Por fim, o que não pode ser esquecido é que esses efeitos dos eventos extremos não se distribuem ao acaso. Não é um simples dado alterado ou uma mera roleta viciada. A distribuição dos impactos das mudanças climáticas em geral e dos eventos extremos, em particular, está intrinsecamente ligada à desigualdade, de diversas ordens: nacional, de classe, de geração, de gênero, de etnia. De 1970 a 2005, 95% das mortes associadas a desastres naturais ocorreram em países em desenvolvimento. Na Europa, as ondas de calor atingem principalmente a população idosa mais pobre, como em 2003, quando quase 15 mil pessoas morreram na França, a maioria de pessoas de idade avançada em casas e asilos sem ar condicionado. A elevação do nível do mar está ameaçando nações, culturas e etnias inteiras, impondo uma imigração forçada, na medida em que o oceano lentamente avança sobre o território de países insulares e em que o clima e a devastação encurralam povos indígenas. O peso das secas, como discutido em outro texto, recorrentemente recai sobre ombros femininos e sobre as crianças. Tempestades como Sandy desnudam de uma vez a desigualdade nacional e de classe de forma cruel, com as 51 mortes no Haiti evidenciando a vulnerabilidade de um país atingido anos antes por um terremoto e que tinha muitos milhares de pessoas ainda habitando barracos de lona.

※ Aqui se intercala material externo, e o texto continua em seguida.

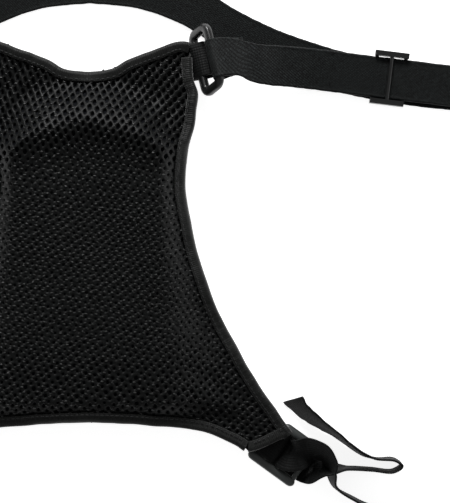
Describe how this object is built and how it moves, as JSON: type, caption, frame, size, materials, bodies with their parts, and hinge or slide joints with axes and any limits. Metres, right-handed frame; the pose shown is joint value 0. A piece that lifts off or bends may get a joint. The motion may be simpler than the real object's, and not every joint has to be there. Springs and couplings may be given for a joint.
{
  "type": "avalanche transceiver in carrying harness",
  "caption": "Spacer-mesh back panel with pouch, elastic shoulder strap and buckled waist webbing, carrying an electronic avalanche transceiver.",
  "frame": {"origin": "centre of the pouch's front face, on the surface that the harness lies on", "axes": "+Z from the pouch towards the wearer's body, +Y towards the neck edge, +X to the side of the ladder lock"},
  "size_m": [0.4916, 0.402, 0.042],
  "materials": {
    "mesh": "black polyester spacer mesh",
    "fabric": "black coated nylon pack cloth",
    "tape": "black-olive grosgrain binding",
    "webbing": "black flat webbing",
    "elastic": "black twill elastic",
    "plastic": "moulded black acetal, satin",
    "zip": "moulded black zip",
    "case": "dark grey moulded case",
    "shell": "orange moulded case",
    "seal": "soft black seal",
    "board": "green solder mask",
    "glass": "clear display window",
    "lcd": "grey-green display",
    "ferrite": "sintered ferrite",
    "copper": "enamelled copper winding",
    "steel": "plated steel",
    "cell": "battery can",
    "knob": "light grey moulded plastic"
  },
  "bodies": {
    "harness": {"back_panel": "mesh", "backing_fabric": "fabric", "binding_top": "tape", "binding_bottom": "tape", "binding_right": "tape", "binding_left": "tape", "pouch_front": "fabric", "pouch_gusset": "fabric", "zip_tape_upper": "fabric", "zip_tape_lower": "fabric", "zip_teeth": "zip", "upper_right_tab": "webbing", "upper_left_tab": "webbing", "lower_right_tab": "webbing", "shoulder_strap": "elastic", "waist_webbing_right": "webbing", "waist_webbing_left": "webbing", "waist_buckle_socket": "plastic", "rear_case": "case", "front_case": "shell", "case_seal": "seal", "case_screw_1": "steel", "case_screw_2": "steel", "case_screw_3": "steel", "case_screw_4": "steel", "circuit_board": "board", "display": "lcd", "display_window": "glass", "antenna_x_ferrite": "ferrite", "antenna_x_coil": "copper", "antenna_y_ferrite": "ferrite", "antenna_y_coil": "copper", "antenna_z_ferrite": "ferrite", "antenna_z_coil": "copper", "loudspeaker": "case", "cell_1": "cell", "cell_2": "cell", "cell_3": "cell", "contact_plate_left": "steel", "contact_plate_right": "steel", "battery_door": "case"},
    "upper_right_ring": {"upper_right_ring": "plastic"},
    "upper_left_ring": {"upper_left_ring": "plastic"},
    "ladder_lock": {"lower_right_ladder_lock": "plastic"},
    "strap_adjuster": {"strap_slider": "plastic"},
    "buckle_plug": {"waist_buckle_plug": "plastic"},
    "zip_runner": {"zip_slider": "zip"},
    "zip_tab": {"zip_pull": "zip"},
    "left_button": {"button_left": "knob"},
    "right_button": {"button_right": "knob"},
    "switch": {"mode_switch": "knob"},
    "latch": {"door_latch": "case"}
  },
  "joints": [
    {"name": "upper_right_ring_swing", "type": "hinge", "parent": "harness", "child": "upper_right_ring", "pos_m": [0.0686, 0.1263, 0.0136], "axis": [-0.2381, 0.9332, -0.2691], "range_deg": [-55, 30], "deforming": ["shoulder_strap"]},
    {"name": "upper_left_ring_swing", "type": "hinge", "parent": "harness", "child": "upper_left_ring", "pos_m": [-0.0686, 0.1263, 0.0136], "axis": [-0.2381, -0.9332, 0.2691], "range_deg": [-55, 30], "deforming": ["shoulder_strap"]},
    {"name": "ladder_lock_swing", "type": "hinge", "parent": "harness", "child": "ladder_lock", "pos_m": [0.1154, -0.1089, 0.008], "axis": [0.5879, 0.8089, 0], "range_deg": [-20, 4], "deforming": ["waist_webbing_right"]},
    {"name": "strap_adjuster_slide", "type": "slide", "parent": "harness", "child": "strap_adjuster", "axis": [0.9925, -0.122, 0], "range_m": [-0.012, 0.012], "deforming": ["shoulder_strap"]},
    {"name": "buckle_release", "type": "slide", "parent": "harness", "child": "buckle_plug", "axis": [1, 0, 0], "range_m": [0, 0.034], "deforming": ["waist_webbing_right", "waist_buckle_plug"]},
    {"name": "zip_open", "type": "slide", "parent": "harness", "child": "zip_runner", "axis": [0, -1, 0], "range_m": [0, 0.1]},
    {"name": "zip_tab_swing", "type": "hinge", "parent": "zip_runner", "child": "zip_tab", "pos_m": [0.0526, 0.048, 0.014], "axis": [0, -1, 0], "range_deg": [0, 90]},
    {"name": "left_button_press", "type": "slide", "parent": "harness", "child": "left_button", "axis": [0, 0, -1], "range_m": [0, 0.0012], "stiffness_N_per_m": 900},
    {"name": "right_button_press", "type": "slide", "parent": "harness", "child": "right_button", "axis": [0, 0, -1], "range_m": [0, 0.0012], "stiffness_N_per_m": 900},
    {"name": "mode_switch_slide", "type": "slide", "parent": "harness", "child": "switch", "axis": [1, 0, 0], "range_m": [-0.006, 0.006]},
    {"name": "door_latch_turn", "type": "hinge", "parent": "harness", "child": "latch", "pos_m": [0, -0.0196, 0.004], "axis": [0, 0, 1], "range_deg": [0, 90]}
  ]
}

Na Jamaica e nos EUA, moradores de rua e imigrantes ilegais preferiram enfrentar Sandy de peito aberto a procurar abrigos, temendo serem presos. Também nos EUA, onde 125 morreram em função dessa tempestade, os mais abastados puderam contar com os prêmios de seguro contra enchente. À maioria, com menos recursos, coube apenas juntar os destroços de seus lares inundados e devastados pela força da água e dos ventos.